In particular, one kind of particle, called the bottom quark, really enjoys decaying into leptons. Sometimes it becomes an electron. Sometimes a muon. Sometimes a tau. But no matter what, all three flavors have an equal chance of emerging from the wreckage.

Physicists have managed to amass hundreds of millions of such bottom quark decays, and starting a few years ago something strange appeared in the data: Nature seemed to favor tau particles in these interactions a bit more than the other leptons. It was barely statistically significant, though, so it was easy to wave away these results as a mere statistical fluke; perhaps, we just hadn’t run enough of the collisions for everything to even out.

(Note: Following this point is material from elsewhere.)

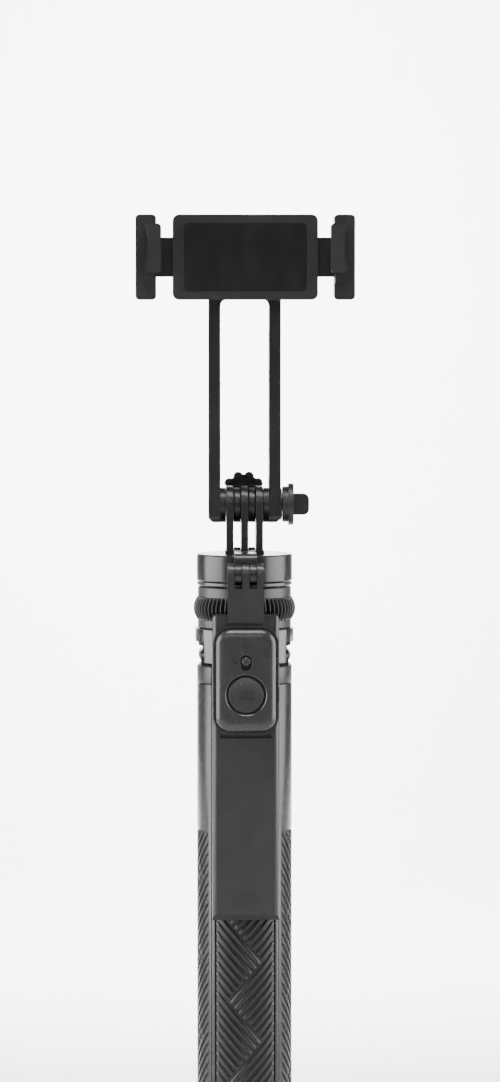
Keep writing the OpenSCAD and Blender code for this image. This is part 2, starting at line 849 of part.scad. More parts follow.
module clamp_springs() {
    coils = 16;
    pitch = 2.6;
    color("#b4b6b9") for (side = [-1, 1]) translate([-coils * pitch / 2, -13.5, clamp_z + side * spring_dz])
        rotate([0, 90, 0]) rotate_extrude($fn = 24) polygon(concat(
            [[0, 0]], [for (i = [0:2 * coils]) [i % 2 == 0 ? 1.5 : 2.1, i * pitch / 2]],
            [[0, coils * pitch]]));
}

// A jaw for the right-hand side; the left one is its mirror image.
module jaw() {
    block_corner = 1.6;
    tip = 1;
    waist_drop = 5;
    block_w = block_x[1] - block_x[0];
    difference() {
        union() {
            box([tongue_inner, block_x[0] + block_corner], tongue_y,
                [clamp_z - tongue_z_half, clamp_z + tongue_z_half]);
            facing_front(housing_y, clamp_z) translate([block_x[0] + block_w / 2, 0])
                polygon(rounded_rect(block_w, clamp_h, block_corner));
            facing_front([hook_y[0], housing_y[0] + 1], clamp_z) translate([phone_half, 0]) polygon([
                [-lip_reach, hook_z[0] + tip], [tip - lip_reach, hook_z[0]], [hook_out - tip, hook_z[0]],
                [hook_out, hook_z[0] + tip], [hook_waist, hook_z[0] + waist_drop],
                [hook_waist, hook_z[1] - waist_drop], [hook_out, hook_z[1] - tip],
                [hook_out - tip, hook_z[1]], [tip - lip_reach, hook_z[1]], [-lip_reach, hook_z[1] - tip]]);
            facing_front([hook_foot_y, housing_y[0] + 1], clamp_z) translate([phone_half, 0]) polygon([
                [hook_in, hook_foot_z], [hook_out - tip, hook_foot_z], [hook_out, hook_foot_z + tip],
                [hook_out, hook_z[1] - tip], [hook_out - tip, hook_z[1]], [hook_in, hook_z[1]]]);
        }
        box([phone_half - 1, phone_half + pad_t], [lip_y, hook_y[1]],
            [clamp_z + pad_z[0], clamp_z + pad_z[1]]);
        box([0, phone_half + hook_in + eps], [lip_y, hook_y[1] + eps], [clamp_z - 20, clamp_z + 20]);
        box([phone_half - 10, block_x[0]], [hook_y[1], housing_y[0] + 2], [clamp_z - 20, clamp_z + 20]);
    }
}

module jaw_pad() {
    ribs = 5;
    rib_gap = 0.6;
    pitch = (pad_z[1] - pad_z[0]) / (ribs + 1);
    difference() {
        box([phone_half, phone_half + pad_t], [lip_y, hook_y[1]], [clamp_z + pad_z[0], clamp_z + pad_z[1]]);
        for (i = [1:ribs]) box([phone_half - 1, phone_half + 0.3], [lip_y - 1, hook_y[1] + 1],
            [clamp_z + pad_z[0] + i * pitch - rib_gap / 2, clamp_z + pad_z[0] + i * pitch + rib_gap / 2]);
    }
}

module jaw_right() {
    color("#242527") jaw();
}

module jaw_left() {
    color("#242527") mirror([1, 0, 0]) jaw();
}

module jaw_right_pad() {
    color("#131315") jaw_pad();
}

module jaw_left_pad() {
    color("#131315") mirror([1, 0, 0]) jaw_pad();
}

crown();
crown_panels();
lock_collet();
leg_hinge_pins();
lock_collar();
lock_grip_band();
leg_head(front_dir);  // leg_head_front
leg_shell(front_dir);  // leg_shell_front
leg_grip(front_dir);  // leg_grip_front
leg_foot(front_dir);  // leg_foot_front
leg_head(left_dir);  // leg_head_left
leg_shell(left_dir);  // leg_shell_left
leg_grip(left_dir);  // leg_grip_left
leg_foot(left_dir);  // leg_foot_left
leg_head(right_dir);  // leg_head_right
leg_shell(right_dir);  // leg_shell_right
leg_grip(right_dir);  // leg_grip_right
leg_foot(right_dir);  // leg_foot_right
leg_head(back_dir);  // leg_head_back
leg_shell(back_dir);  // leg_shell_back
leg_grip(back_dir);  // leg_grip_back
leg_foot(back_dir);  // leg_foot_back
mast_tube(0);  // mast_tube_1
mast_flange_1();
mast_tail_plug();
mast_tube(1);  // mast_tube_2
mast_bushes(1);  // mast_bushes_2
mast_tube(2);  // mast_tube_3
mast_bushes(2);  // mast_bushes_3
mast_tube(3);  // mast_tube_4
mast_bushes(3);  // mast_bushes_4
mast_tube(4);  // mast_tube_5
mast_bush(4);  // mast_bush_5
cap();
top_bracket();
bracket_screws();
rear_knob();
arm_hinge_pin();
arm_plate();
arm_clip();
remote_front_shell();
remote_back_shell();
remote_board();
remote_battery();
remote_led();
shutter_button();
power_switch();
fork();
tilt_nut();
hub_spacers();
thumb_screw();
clamp_front_cover();
clamp_back_cover();
clamp_rubber_pad();
clamp_pivot();
clamp_springs();
jaw_left();
jaw_left_pad();
jaw_right();
jaw_right_pad();
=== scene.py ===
"""Looks of the selfie stick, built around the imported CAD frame.

Every length is in metres in the frame's own axes: +Z up the mast, front towards -Y.
Places come from the CAD nodes' boxes, so a piece lands where its node is.
"""

import json
import math

import bmesh
import bpy
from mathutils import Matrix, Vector


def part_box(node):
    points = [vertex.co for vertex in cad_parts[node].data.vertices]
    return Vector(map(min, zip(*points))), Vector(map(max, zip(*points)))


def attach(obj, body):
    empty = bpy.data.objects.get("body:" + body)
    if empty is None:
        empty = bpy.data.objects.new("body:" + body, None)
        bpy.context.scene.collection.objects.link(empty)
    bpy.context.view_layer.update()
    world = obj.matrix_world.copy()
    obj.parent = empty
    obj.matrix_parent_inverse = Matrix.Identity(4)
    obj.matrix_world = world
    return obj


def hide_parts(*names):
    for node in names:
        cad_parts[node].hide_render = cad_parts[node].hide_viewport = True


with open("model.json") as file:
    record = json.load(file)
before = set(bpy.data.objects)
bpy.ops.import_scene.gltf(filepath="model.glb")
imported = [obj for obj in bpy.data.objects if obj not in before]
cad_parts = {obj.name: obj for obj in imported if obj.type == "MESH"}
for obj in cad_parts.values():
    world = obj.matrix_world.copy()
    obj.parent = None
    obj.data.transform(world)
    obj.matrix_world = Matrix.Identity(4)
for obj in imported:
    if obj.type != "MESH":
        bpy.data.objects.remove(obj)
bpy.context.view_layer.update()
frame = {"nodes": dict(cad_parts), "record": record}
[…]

But as the years have gone by, the result has stuck, as physicist Antonio Pich, of the University of Valencia in Spain, points out in a review of this research published in the preprint database arXiv in November. Nature is looking pretty stubborn when it comes to its apparent favoritism of the tau particle. The result still isn’t conclusive, but its persistence over the years and across different experiments has made for a real head-scratcher.

Not-so-standard model

In the Standard Model, the different flavors of leptons get their…well, flavor…through their interactions with the Higgs boson: The more a flavor interacts with the Higgs, the greater its mass. But otherwise nature doesn’t differentiate between them, hence the prediction that all flavors should appear equally in all interactions. 

But if these so-called “flavor anomalies” are indeed a real feature of our universe and not just some bug in the data collection, then we need some way to explain why nature should care more about the tau particle than the electron or muon. One possibility is that there might be more than one kind of Higgs boson flying around — one to provide the masses of the electron and muon, and another that is especially fond of the tau, allowing it to pop out of interactions more often.

Another possibility is that there are extra particles that talk to the tau — particles that we haven’t seen in experiments yet. Or maybe there’s some fundamental symmetry of nature that reveals itself only through the whispers of lepton reactions — in other words, some new force of nature that only appears in these obscure, rare interactions.

Until we make the evidence stick (right now, the statistical significance of this difference is around 3-sigma, which represents a 99.3% chance that this result is just a fluke, whereas the “gold standard” for particle physics is 5-sigma, or 99.97%), we can’t know for sure. But if the evidence does tighten up, we could potentially use this new insight to find new physics beyond the Standard Model, opening up the possibility of explaining the currently unexplainable, such as the physics of the very early universe or whatever the heck is going on with dark matter.